I also liked Michael Shannon, who abandoned the theatricality Terrence Stamp brought to the role in Superman II and made General Zod his own. He gets a little hammy at times (like the "I will find him!" scene that's in the ads), but Shannon still makes Zod a threatening, sometimes scary villain.

But if Shannon had big shoes to fill as he played the character made famous by another actor, Henry Cavill has even bigger shoes. Cavill doesn't have the same dry humor that made Christopher Reeve so captivating to watch, but then his Superman isn't the same as Reeve's either. Cavill plays the role well, bringing a certain seriousness to it. He does a respectable job conveying how unsure he is with his place in the world, while simultaneously having a compulsion to help people no matter what. Cavill does his absolute best as Superman, and if he had a better script to work with, this probably could have been the better portrayals of the character.

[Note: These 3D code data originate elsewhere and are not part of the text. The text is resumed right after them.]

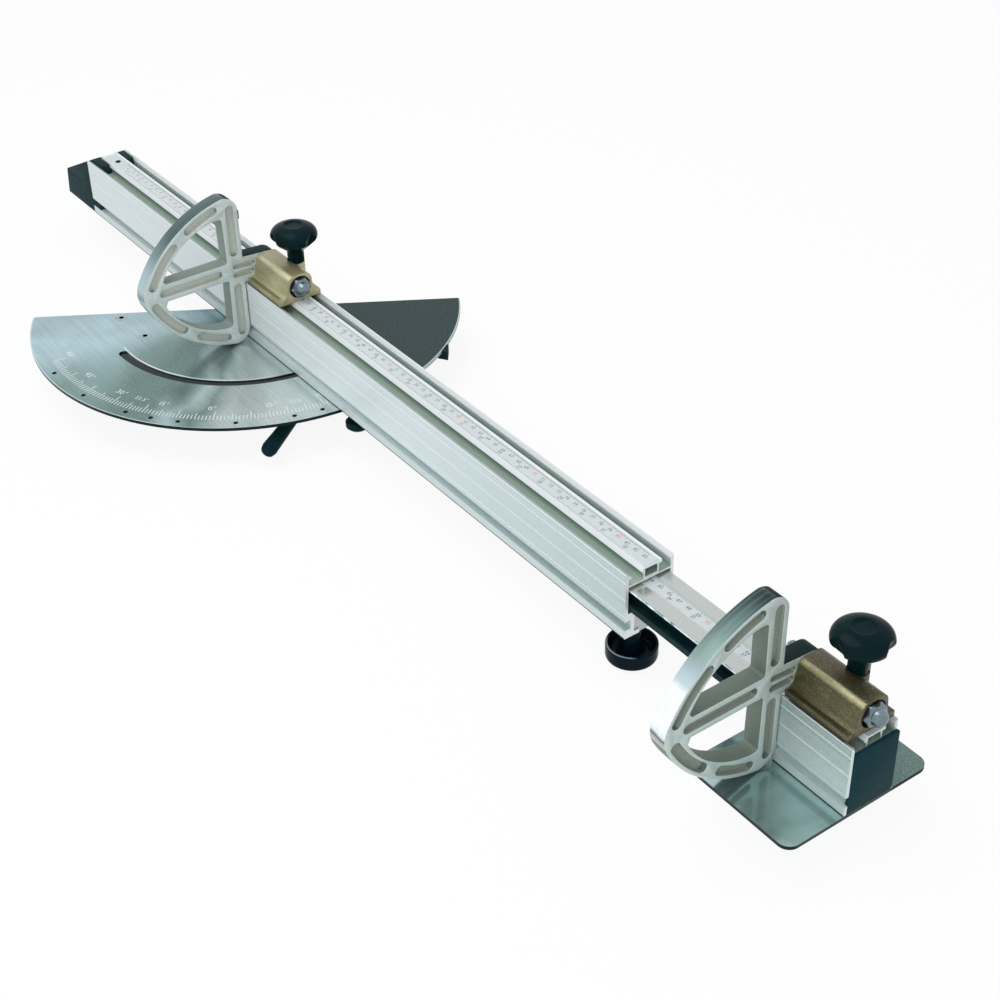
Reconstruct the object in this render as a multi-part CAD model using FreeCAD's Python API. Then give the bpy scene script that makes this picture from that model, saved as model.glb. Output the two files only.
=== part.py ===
import FreeCAD, Part
import math
import os

# Miter stop: a swivelling, telescoping fence with two flip stops.
# Millimetres. The origin is the pivot on the underside of the degree plate.
# X runs along the fence beam to the telescope end, Z is up.

# Degree plate
plate_thickness = 3.0
plate_radius = 200.5
plate_back_strip = 7.0
plate_corner_radius = 3.0
swivel_rest_deg = 32.5
pivot_diameter = 12.0
pivot_head_radius = 9.0
pivot_head_height = 2.2
pivot_block_top = 15.0
pivot_block_half_length = 22.0
pivot_nut_height = 6.0
pivot_nut_flats = 19.0
slot_radius = 127.7
slot_width = 9.0
slot_half_span_deg = 57.9
index_inset = 8.0
index_hole_diameter = 4.2
index_offsets_deg = [-60.0, -45.0, -30.0, -22.5, -15.0, 0.0, 15.0, 22.5, 30.0, 45.0]
table_screw_places = [(-117.4, -1.3), (-92.0, -37.1), (92.0, -37.1)]
table_screw_diameter = 6.0
table_screw_head = 11.0
table_screw_length = 11.0
table_screw_depth = 2.6
table_screw_neck_radius = 2.7
table_screw_neck_drop = 0.6
table_socket_radius = 2.2
table_socket_depth = 2.0

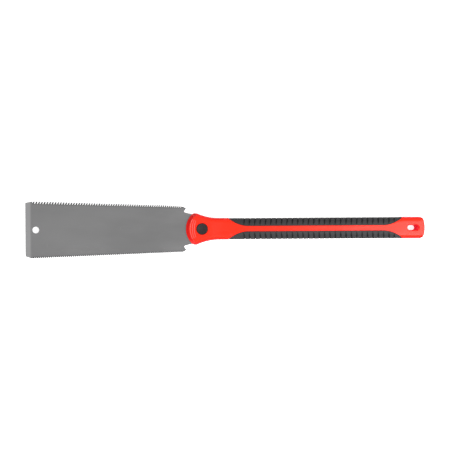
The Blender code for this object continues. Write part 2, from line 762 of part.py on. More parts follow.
def make_blade(shop):
    """The toothed plate with its tang."""
    ends = heel_and_tang() + stem_slot_end() + [(BUTTON_FROM_NOSE - STEM_ROOM, 0)]
    coarse = tip_corner(COARSE_TIP_HALF_WIDTH) + tooth_edge(
        COARSE_TOOTH, (COARSE_DEPTH_TIP, COARSE_DEPTH_HEEL), (COARSE_PITCH_TIP, COARSE_PITCH_HEEL),
        COARSE_SETBACK)
    fine = tip_corner(FINE_TIP_HALF_WIDTH) + tooth_edge(
        FINE_TOOTH, (FINE_DEPTH, FINE_DEPTH), (FINE_PITCH, FINE_PITCH), FINE_SETBACK)
    upper = coarse + ends
    lower = [(x, -y) for x, y in reversed(fine + ends[:-1])]
    hole = circle(-BLADE_REACH + TIP_HOLE_INSET, 0, TIP_HOLE_DIAMETER / 2)
    outlines = [upper + lower, hole, catch_window(-BLADE_HALF)]
    blade = shop.place("blade", plate("blade", outlines, -BLADE_HALF, BLADE_HALF))
    finish(blade, shop.steel, 0.38, 1.0)


# Shells
def screw_places():
    """Name, distance from the nose and side of each shell screw."""
    side = HEAD_SCREWS_APART / 2
    return [
        ("head_upper_screw", HEAD_SCREWS_FROM_NOSE, side),
        ("head_lower_screw", HEAD_SCREWS_FROM_NOSE, -side),
        ("neck_screw", NECK_SCREW_FROM_NOSE, 0),
        ("middle_screw", MIDDLE_SCREW_FROM_NOSE, 0),
        ("rear_screw", REAR_SCREW_FROM_NOSE, 0),
    ]


def roof(x):
    """Height at which a boss or rib ends, sunk into the shell's wall."""
    return float(top_height(x) - wall_thickness(x)) + ROOT_SINK


def blind_boss(name, mouth, bottom, root):
    """A boss with a blind screw hole, from the hole's mouth to the root sunk in the shell."""
    hole = SCREW_DIAMETER / 2 + SEAT_GAP
    profile = [(0, root), (hole + BOSS_WALL, root), (hole + BOSS_WALL, mouth), (hole, mouth),
               (hole, bottom), (0, bottom)]
    if root < mouth:
        profile.reverse()
    return turned(name, profile, SMALL_ROUND_SIDES)


def mouth_mesh(name):
    """The slit between the shells that the tang slides in."""
    front = -CUT_OVERSHOOT
    rear = TANG_SHOULDER + RUNNING_GAP
    half = BLADE_HALF + SEAT_GAP
    outline = [(x, tang_half_width(x) + RUNNING_GAP) for x in (front, rear)]
    return plate(name, [mirrored(outline)], -half, half)


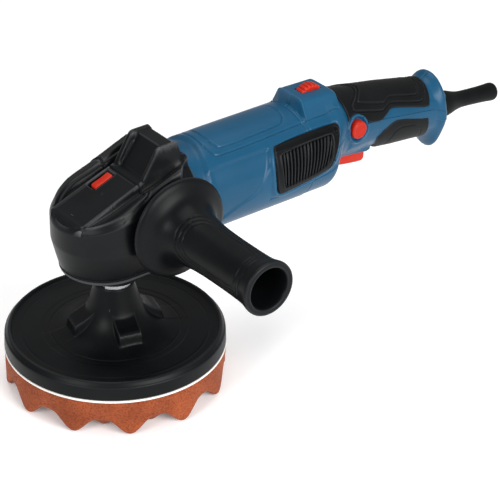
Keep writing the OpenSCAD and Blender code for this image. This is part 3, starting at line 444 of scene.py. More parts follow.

I unfortunately didn't think Man of Steel was all that was hoping it would be. I didn't think it was terrible and I don't regret having seen it. I actually enjoyed some parts, but it's just that the enjoyable parts are weighed down by disappointment. There's talk that the movie is supposed to be the start of the DC Comics equivalent of the Marvel Cinematic Universe, and if that's the case, things are off to a rocky start. But to its credit, Man of Steel did leave me wanting to see where a sequel would go, so I guess it succeeded in that aspect. As it stands, though, the movie is okay at best. It's just another run of the mill summer blockbuster where smashing stuff rules above all. Is it so hard to do something more than that?